» EXERCISE DETAILS
Would you output the whole listing below, exactly as it reads?

» DATASET CONTENT
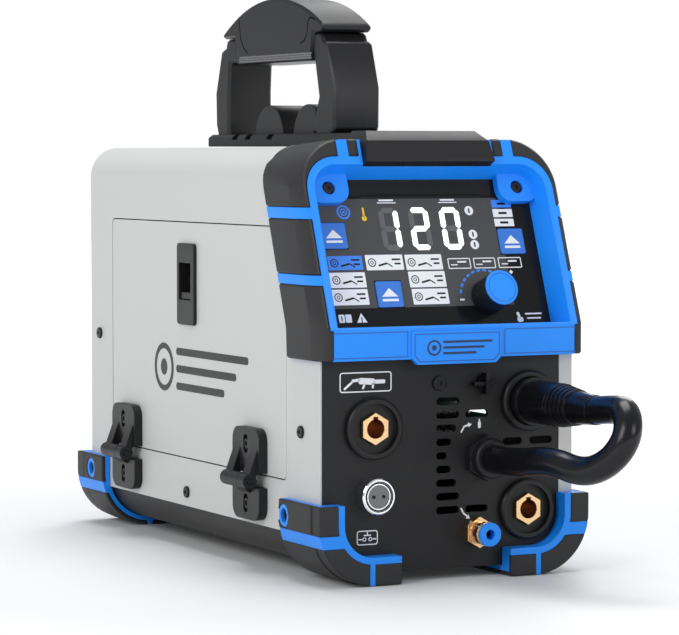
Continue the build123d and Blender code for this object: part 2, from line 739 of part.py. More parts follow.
def grip_space(gap):
    """Narrowed middle of the bar, so that the cover stands flush with the posts."""
    outline = [handle_point(y, z) for y, z in ((169 - gap, 340), (296 + gap, 340), (300 + gap, 380), (165 - gap, 380))]
    block = yz_prism(outline, -30, 30)
    core = box(-9 + gap, 9 - gap, FRONT + 100, FRONT + 340, 353 + gap, 364 - gap)
    return block - core


def make_grip_cover():
    """Arched cover over the bar, ending in lips over both posts."""
    arc = ThreePointArc(handle_point(150, 373), handle_point(233, 394.8), handle_point(320, 372))
    lines = [
        arc,
        Line(handle_point(320, 372), handle_point(319, 368.3)),
        Line(handle_point(319, 368.3), handle_point(299, 368.3)),
        Line(handle_point(299, 368.3), handle_point(296, 348.5)),
        Line(handle_point(296, 348.5), handle_point(170, 348.5)),
        Line(handle_point(170, 348.5), handle_point(166, 368.3)),
        Line(handle_point(166, 368.3), handle_point(151, 368.3)),
        Line(handle_point(151, 368.3), handle_point(150, 373)),
    ]
    cover = extrude(Plane.YZ.offset(-19.5) * make_face(lines), amount=39)
    return cover - box(-9, 9, FRONT + 100, FRONT + 340, 353, 364)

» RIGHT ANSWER
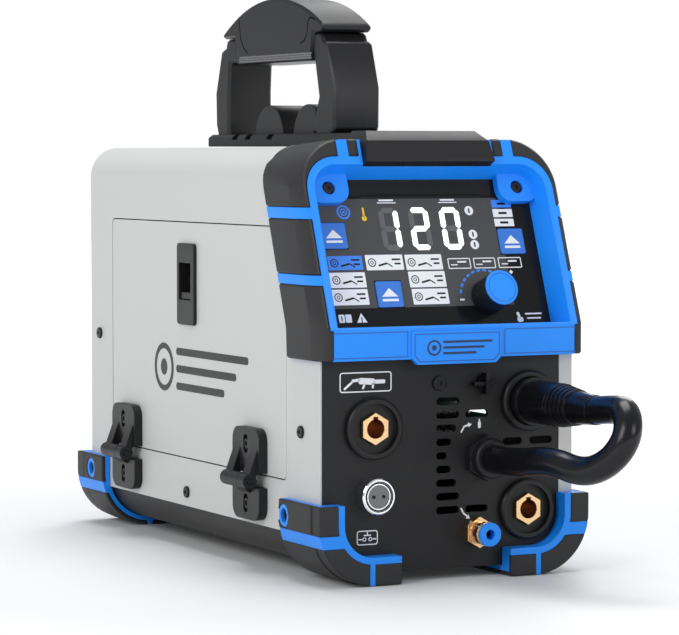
Continue the build123d and Blender code for this object: part 2, from line 739 of part.py. More parts follow.
def grip_space(gap):
    """Narrowed middle of the bar, so that the cover stands flush with the posts."""
    outline = [handle_point(y, z) for y, z in ((169 - gap, 340), (296 + gap, 340), (300 + gap, 380), (165 - gap, 380))]
    block = yz_prism(outline, -30, 30)
    core = box(-9 + gap, 9 - gap, FRONT + 100, FRONT + 340, 353 + gap, 364 - gap)
    return block - core


def make_grip_cover():
    """Arched cover over the bar, ending in lips over both posts."""
    arc = ThreePointArc(handle_point(150, 373), handle_point(233, 394.8), handle_point(320, 372))
    lines = [
        arc,
        Line(handle_point(320, 372), handle_point(319, 368.3)),
        Line(handle_point(319, 368.3), handle_point(299, 368.3)),
        Line(handle_point(299, 368.3), handle_point(296, 348.5)),
        Line(handle_point(296, 348.5), handle_point(170, 348.5)),
        Line(handle_point(170, 348.5), handle_point(166, 368.3)),
        Line(handle_point(166, 368.3), handle_point(151, 368.3)),
        Line(handle_point(151, 368.3), handle_point(150, 373)),
    ]
    cover = extrude(Plane.YZ.offset(-19.5) * make_face(lines), amount=39)
    return cover - box(-9, 9, FRONT + 100, FRONT + 340, 353, 364)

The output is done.